In another part of the poem, towards the end, Beowulf is going off to face a dragon. He is fighting the dragon to protect the people but also because of an enormous treasure mound that will be his to claim if the dragon is defeated. The treasure mound is described as a huge gold chamber with unimaginable treasures. Beowulf states that all of the treasure is void compared to the higher will of God, and once he has slain the dragon and has obtained the treasure, he gives thanks to God by saying For these fine war trophies I finally must say thanks to the Wielder Wonder-King of all our glorious Shaper for such gold and gemstones that I now may leave to my beloved Geatfolk(8). This statement shows that Beowulf has a high regard for God and is thanking Him for what He has blessed him with even though he knows he is going to die from the fight with the dragon.


The poet implies in Beowulf that Grendel is a sort of demon, and could even represent Satan himself, and the fighting between Beowulf and Grendel is morally enlightening, as is Beowulfs fights with the other monsters. Though Beowulf is fighting to protect others by using the strength God has given him, he is also fighting for personal gain, to receive the large amounts of land and treasure that are offered to him, and also to promote his status.

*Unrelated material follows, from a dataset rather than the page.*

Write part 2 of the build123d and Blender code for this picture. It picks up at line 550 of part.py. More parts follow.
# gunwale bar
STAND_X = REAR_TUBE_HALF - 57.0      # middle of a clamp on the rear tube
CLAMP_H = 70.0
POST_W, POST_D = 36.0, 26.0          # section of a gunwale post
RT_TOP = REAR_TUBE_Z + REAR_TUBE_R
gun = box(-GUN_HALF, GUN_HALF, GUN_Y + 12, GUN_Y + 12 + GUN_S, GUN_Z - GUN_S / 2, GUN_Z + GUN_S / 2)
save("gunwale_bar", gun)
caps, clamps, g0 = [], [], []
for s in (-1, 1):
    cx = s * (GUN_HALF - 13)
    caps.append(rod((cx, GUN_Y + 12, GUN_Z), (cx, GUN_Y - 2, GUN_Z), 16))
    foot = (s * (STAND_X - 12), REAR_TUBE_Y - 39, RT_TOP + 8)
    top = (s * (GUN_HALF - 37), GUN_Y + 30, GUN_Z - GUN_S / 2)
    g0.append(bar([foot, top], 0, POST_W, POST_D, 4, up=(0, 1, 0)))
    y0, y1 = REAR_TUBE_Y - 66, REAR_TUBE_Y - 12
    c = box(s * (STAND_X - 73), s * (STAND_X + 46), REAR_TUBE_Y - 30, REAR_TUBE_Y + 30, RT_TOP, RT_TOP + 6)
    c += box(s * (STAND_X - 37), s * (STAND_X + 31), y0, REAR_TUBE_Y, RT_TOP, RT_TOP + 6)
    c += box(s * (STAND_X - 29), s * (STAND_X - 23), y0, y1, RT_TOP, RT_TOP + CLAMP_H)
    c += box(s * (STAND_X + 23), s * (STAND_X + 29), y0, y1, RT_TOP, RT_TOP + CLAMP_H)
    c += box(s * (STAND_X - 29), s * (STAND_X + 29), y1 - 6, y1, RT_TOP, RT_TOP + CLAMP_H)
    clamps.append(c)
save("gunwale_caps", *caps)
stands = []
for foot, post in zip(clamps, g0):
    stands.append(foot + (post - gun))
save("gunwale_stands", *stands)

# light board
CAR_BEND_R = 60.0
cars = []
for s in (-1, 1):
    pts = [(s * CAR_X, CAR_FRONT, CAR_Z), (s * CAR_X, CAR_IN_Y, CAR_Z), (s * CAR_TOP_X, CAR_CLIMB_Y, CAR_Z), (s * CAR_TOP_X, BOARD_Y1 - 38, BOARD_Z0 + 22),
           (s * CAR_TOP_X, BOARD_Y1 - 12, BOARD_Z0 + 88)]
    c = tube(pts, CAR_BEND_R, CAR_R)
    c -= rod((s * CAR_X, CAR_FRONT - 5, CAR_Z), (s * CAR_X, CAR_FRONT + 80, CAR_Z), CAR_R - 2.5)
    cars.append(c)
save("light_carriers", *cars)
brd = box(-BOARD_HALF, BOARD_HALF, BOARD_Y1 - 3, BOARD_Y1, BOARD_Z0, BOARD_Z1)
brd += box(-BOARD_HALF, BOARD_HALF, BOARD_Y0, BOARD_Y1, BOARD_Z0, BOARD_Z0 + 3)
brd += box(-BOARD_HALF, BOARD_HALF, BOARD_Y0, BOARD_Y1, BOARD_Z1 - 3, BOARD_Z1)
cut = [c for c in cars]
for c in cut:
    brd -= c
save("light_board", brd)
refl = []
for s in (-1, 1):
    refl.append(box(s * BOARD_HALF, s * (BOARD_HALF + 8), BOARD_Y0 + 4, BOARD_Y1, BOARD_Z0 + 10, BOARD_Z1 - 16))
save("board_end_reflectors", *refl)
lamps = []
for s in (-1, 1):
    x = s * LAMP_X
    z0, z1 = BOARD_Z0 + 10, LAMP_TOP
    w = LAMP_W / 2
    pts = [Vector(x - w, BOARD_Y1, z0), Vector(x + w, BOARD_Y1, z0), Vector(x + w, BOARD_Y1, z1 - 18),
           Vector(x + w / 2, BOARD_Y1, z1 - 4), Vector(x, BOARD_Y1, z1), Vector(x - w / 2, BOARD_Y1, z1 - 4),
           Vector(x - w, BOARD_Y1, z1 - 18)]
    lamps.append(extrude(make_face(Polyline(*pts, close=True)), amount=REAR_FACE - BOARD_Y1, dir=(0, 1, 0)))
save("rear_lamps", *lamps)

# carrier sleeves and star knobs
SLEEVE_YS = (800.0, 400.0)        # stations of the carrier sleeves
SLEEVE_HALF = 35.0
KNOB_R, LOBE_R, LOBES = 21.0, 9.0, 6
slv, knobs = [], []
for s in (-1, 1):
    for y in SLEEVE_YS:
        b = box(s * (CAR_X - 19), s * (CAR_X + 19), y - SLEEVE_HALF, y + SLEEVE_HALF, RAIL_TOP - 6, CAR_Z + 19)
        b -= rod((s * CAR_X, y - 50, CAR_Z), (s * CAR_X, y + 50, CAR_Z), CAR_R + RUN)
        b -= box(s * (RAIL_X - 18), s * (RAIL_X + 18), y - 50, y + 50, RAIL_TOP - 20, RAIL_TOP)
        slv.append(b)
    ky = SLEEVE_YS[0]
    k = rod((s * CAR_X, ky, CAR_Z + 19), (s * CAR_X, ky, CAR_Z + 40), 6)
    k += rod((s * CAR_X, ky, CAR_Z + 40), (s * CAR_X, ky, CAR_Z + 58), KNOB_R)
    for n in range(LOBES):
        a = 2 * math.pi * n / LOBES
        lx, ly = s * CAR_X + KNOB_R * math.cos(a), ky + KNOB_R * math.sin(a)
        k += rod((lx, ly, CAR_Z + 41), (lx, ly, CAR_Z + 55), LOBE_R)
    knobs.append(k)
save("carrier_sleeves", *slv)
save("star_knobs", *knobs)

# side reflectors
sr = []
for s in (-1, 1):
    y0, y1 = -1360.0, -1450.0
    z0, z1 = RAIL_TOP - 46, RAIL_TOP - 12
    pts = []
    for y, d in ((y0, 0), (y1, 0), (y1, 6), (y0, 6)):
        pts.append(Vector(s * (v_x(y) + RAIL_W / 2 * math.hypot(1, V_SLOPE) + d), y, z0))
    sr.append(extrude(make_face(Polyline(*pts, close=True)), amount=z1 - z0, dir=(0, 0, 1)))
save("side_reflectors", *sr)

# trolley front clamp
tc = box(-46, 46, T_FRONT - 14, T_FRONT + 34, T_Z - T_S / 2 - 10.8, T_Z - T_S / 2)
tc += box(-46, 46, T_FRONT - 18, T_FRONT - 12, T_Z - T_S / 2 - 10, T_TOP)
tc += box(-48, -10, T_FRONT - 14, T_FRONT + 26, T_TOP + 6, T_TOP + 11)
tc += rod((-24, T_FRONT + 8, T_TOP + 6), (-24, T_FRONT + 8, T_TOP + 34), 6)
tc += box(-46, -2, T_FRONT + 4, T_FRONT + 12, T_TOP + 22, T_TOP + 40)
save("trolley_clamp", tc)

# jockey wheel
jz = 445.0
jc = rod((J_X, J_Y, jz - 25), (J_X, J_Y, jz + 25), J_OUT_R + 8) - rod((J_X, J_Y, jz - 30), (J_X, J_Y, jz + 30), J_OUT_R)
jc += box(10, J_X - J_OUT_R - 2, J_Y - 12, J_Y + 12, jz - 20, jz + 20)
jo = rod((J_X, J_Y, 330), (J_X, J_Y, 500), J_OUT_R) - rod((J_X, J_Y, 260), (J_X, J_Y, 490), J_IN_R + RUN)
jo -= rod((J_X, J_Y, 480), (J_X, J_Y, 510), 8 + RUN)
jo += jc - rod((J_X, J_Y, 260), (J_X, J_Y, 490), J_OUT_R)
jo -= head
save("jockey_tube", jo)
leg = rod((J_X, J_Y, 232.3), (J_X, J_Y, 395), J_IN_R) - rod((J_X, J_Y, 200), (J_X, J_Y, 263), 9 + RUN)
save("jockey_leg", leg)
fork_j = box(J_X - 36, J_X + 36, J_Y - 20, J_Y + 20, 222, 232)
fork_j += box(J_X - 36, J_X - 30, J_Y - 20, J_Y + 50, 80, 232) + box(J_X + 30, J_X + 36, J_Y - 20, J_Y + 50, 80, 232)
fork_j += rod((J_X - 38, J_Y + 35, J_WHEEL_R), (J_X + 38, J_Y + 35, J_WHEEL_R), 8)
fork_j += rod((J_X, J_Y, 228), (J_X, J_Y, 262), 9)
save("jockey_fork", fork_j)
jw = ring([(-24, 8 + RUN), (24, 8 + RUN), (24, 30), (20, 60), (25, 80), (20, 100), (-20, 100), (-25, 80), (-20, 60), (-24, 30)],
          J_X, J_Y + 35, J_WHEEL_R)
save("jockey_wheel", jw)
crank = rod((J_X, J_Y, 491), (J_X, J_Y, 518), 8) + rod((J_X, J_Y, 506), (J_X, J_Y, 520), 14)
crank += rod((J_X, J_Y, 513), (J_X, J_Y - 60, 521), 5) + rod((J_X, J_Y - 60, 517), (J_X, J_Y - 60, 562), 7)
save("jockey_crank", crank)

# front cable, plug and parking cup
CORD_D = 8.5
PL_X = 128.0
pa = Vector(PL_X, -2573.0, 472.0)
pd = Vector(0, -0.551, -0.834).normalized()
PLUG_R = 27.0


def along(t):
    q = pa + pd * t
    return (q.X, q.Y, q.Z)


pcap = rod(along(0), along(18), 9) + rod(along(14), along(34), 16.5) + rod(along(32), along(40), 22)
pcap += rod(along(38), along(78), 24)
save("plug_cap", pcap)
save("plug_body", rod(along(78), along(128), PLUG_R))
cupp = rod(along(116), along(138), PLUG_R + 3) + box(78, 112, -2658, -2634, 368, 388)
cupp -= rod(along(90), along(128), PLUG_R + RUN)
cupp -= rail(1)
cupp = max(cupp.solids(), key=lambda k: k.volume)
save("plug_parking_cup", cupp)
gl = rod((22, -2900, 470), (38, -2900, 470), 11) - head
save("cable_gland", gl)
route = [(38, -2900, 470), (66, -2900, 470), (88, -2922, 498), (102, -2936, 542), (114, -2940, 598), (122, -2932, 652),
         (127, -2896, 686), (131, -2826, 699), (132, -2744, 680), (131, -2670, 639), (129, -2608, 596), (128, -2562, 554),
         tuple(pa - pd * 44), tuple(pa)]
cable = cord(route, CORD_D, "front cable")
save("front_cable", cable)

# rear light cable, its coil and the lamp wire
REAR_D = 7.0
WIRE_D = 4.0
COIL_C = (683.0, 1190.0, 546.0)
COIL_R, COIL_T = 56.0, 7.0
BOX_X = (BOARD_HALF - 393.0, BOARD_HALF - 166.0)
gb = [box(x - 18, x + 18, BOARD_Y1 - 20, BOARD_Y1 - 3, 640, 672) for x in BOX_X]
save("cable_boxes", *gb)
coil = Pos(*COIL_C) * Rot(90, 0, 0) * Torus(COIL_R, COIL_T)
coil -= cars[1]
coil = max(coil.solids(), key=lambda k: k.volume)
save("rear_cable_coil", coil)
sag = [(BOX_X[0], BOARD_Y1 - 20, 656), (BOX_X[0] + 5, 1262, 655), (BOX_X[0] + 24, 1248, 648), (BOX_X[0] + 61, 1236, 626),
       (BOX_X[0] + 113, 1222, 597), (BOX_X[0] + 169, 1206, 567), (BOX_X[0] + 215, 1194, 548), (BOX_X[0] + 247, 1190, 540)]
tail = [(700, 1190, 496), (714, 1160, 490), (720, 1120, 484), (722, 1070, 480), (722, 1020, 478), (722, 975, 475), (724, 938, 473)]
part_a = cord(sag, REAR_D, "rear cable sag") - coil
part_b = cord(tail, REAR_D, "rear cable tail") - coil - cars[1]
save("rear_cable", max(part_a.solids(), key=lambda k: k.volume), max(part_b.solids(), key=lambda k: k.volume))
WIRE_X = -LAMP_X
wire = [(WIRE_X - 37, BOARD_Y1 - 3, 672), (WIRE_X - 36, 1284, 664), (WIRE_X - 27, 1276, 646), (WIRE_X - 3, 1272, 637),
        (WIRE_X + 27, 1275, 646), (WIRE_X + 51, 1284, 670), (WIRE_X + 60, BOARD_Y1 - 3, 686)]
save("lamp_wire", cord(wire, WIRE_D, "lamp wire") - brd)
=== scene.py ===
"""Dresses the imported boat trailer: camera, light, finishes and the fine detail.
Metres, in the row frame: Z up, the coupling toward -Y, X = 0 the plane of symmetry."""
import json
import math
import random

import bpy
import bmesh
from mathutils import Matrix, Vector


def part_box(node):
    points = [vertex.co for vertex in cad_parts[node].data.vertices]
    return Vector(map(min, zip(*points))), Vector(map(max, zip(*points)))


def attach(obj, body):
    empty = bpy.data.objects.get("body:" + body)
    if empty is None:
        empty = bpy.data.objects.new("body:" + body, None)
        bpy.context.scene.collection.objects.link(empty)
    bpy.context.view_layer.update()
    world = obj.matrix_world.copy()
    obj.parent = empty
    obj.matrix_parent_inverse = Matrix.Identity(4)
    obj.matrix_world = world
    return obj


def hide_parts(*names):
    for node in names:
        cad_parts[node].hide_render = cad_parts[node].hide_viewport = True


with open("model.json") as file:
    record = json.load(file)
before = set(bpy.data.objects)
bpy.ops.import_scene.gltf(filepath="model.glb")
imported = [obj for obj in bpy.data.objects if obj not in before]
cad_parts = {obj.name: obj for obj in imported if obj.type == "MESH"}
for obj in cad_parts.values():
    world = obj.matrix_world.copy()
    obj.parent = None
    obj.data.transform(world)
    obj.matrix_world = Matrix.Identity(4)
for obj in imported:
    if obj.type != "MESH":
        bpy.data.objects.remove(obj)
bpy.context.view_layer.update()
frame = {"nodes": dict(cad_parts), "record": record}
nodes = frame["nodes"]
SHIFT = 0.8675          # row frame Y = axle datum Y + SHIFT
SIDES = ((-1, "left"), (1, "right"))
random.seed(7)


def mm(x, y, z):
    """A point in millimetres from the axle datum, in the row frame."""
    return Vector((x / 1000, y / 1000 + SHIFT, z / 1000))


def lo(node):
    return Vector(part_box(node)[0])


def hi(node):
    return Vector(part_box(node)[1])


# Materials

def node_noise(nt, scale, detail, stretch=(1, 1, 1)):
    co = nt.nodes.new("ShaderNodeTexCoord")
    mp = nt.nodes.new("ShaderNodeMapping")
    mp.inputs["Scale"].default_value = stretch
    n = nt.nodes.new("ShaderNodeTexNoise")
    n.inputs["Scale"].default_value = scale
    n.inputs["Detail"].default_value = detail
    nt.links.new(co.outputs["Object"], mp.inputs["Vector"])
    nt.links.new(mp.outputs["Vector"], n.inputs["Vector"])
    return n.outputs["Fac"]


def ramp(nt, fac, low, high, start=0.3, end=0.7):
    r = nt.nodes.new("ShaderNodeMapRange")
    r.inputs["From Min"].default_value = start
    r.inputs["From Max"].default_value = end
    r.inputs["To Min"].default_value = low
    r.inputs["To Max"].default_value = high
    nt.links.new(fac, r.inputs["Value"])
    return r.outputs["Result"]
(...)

These and other examples of beliefs that are not supported in the Bible, especially the reference to Wyrd. Wyrd is referred to as fate in the book and is not personified. Beowulf makes many references to Wyrd throughout the poem, for instance when he is describing his story of his great race across the ocean, after he tells how God helped him through, he also adds the statement that Wyrd often spares an undoomed man when his mind strength prevails(1).


Though Wyrd and other elements that are not essentially Christian are added to the story, such as the motive of blood revenge, quests for worldly glory, and worship of idols, the author still gives the idea that Christianity is one of the main themes of the story. He helps to illustrate this idea in the poem. During the time when Grendel is ravishing and destroying the countryside and home of the Geats, Beowulf states that the people


ignored the Measurer, Maker of Heaven and Shaper of Glory stuck to their gods unable to praise or pray to the Father wish for his guidance. Woe unto those with ill in their hearts hopeless and doomed forcing their souls to the fires welcome, praying to names that will never help them praise without hope. Happier are they who seek after deathday the Deemer of men free their soul-bonds to the Fathers embrace (7).


This passage illustrates the idea that praying to foreign gods will not help, and that it is needed to remain true to the one and only God.


With these ideas incorporated into the story, it is clear that a Christian moral was definitely in mind when the poem was written, and a Christian theme and belief are what the story projected. Even with a few elements added into the story that could be controversial against Christian beliefs, the Christian value is still strong and these elements can be easily overlooked. Based on these conclusions, the poet was most definitely a Christian and wanted to put a Christian moral into the poem.